As anticipated, Bloomfield brushed the words aside. ‘It’s a strong motive for murder, ma’am. Although to be fair, we don’t usually expect to see it in people of his . . . er . . . age.’

‘Even older people have strong feelings, Chief Constable.’

‘I suppose they do. But people don’t usually wait forty-eight years to act on them, ma’am. That’s what threw us off the scent, even when we knew about Valentine. The baron obviously did a lot of thinking in those forty-seven years. The death was the easy part. The hard part was the alibi. He must have been working on it for months. Once Mr Knight pointed out that we had no real proof Ned ever left the hall, everything else fell into place. With the exception of one stubborn witness. But that was quickly resolved.’

‘Oh?’

‘Mrs Capleton was the woman in question, ma’am. She’s the sort of person you can generally absolutely rely on. Churchwarden, stalwart of the WI. She was adamant Mundy had been with her all afternoon. But she rang us yesterday. We were already wondering about her by then. She’d had a crisis of conscience – something the vicar had said in church, apparently. Mundy had spun her a clever line.’

‘Really?’

‘He’d appealed to her humanity. He popped round on Boxing Day and said he was in a spot of bother with his daughter. On the fourteenth of December he’d gone into Ely to “satisfy his manly urges”, he told her. I think that’s the way she put it. He was a widower, and he said he knew she would be sympathetic, which she was, but he didn’t think his family would understand. He swore her to secrecy and she felt she was doing the right thing by not betraying his trust. It never occurred to her that he might actually be the person we were looking for.’

‘I see. I didn’t know Ely was a hotspot for such activities,’ the Queen noted.

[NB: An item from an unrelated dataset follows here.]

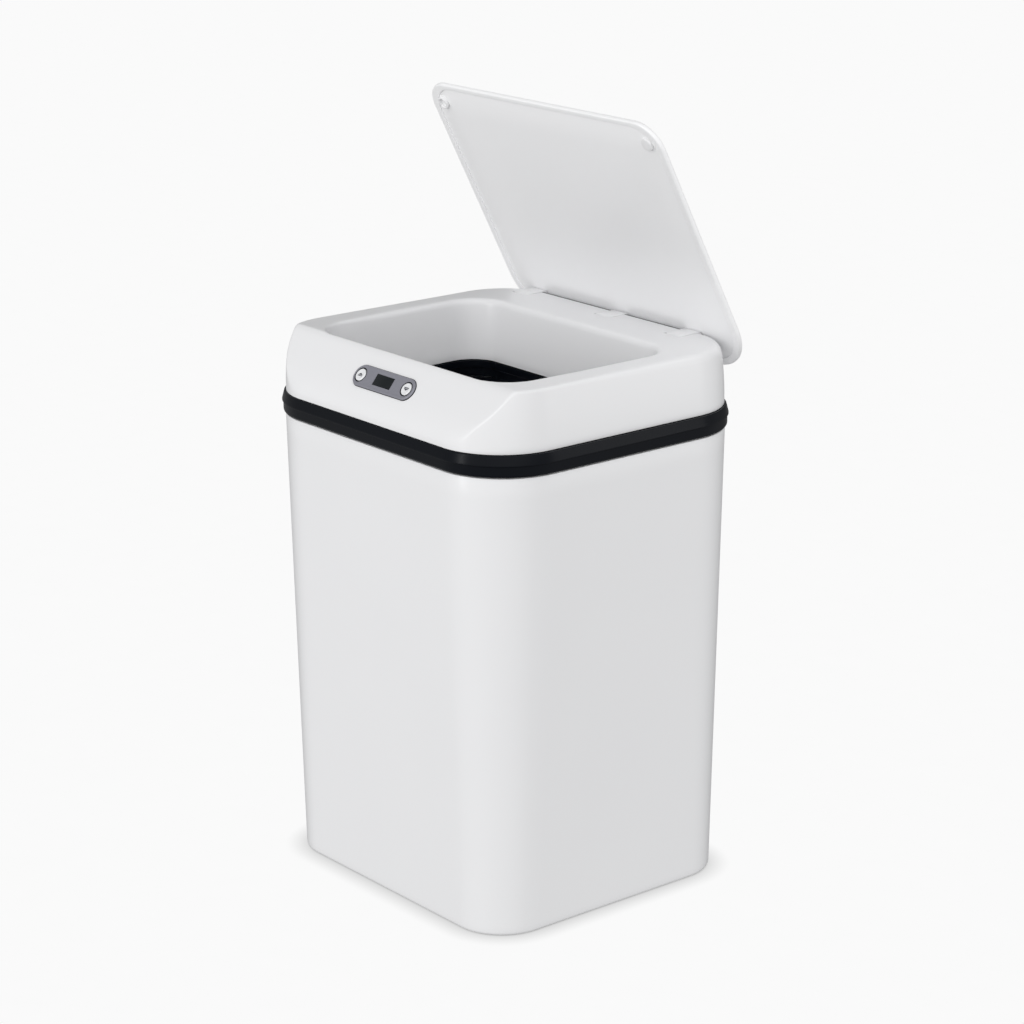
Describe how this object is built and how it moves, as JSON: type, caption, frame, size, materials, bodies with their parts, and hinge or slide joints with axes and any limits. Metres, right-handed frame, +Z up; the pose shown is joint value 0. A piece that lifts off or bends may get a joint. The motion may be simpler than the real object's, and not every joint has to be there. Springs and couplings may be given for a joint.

‘It isn’t, any more than anywhere else, ma’am. But she was hardly going to check that out. Meanwhile, he was letting himself into St Cyr’s house with the man’s own keys, using his phone and his computer to create the sense that St Cyr had been there, and packing a bag. We haven’t found much DNA at Abbottswood – not more than could be accounted for by a casual visit, which Mundy admitted to. But Mundy had ordered hairnets, plastic caps, surgical gloves, the works, on his computer. He had planned this, ma’am. Planned it down to the last detail. It’s the only way he could have done it. And he didn’t slip up once.’

‘Well, there were always the—’ The Queen stopped herself and smiled. ‘Didn’t he? Not once?’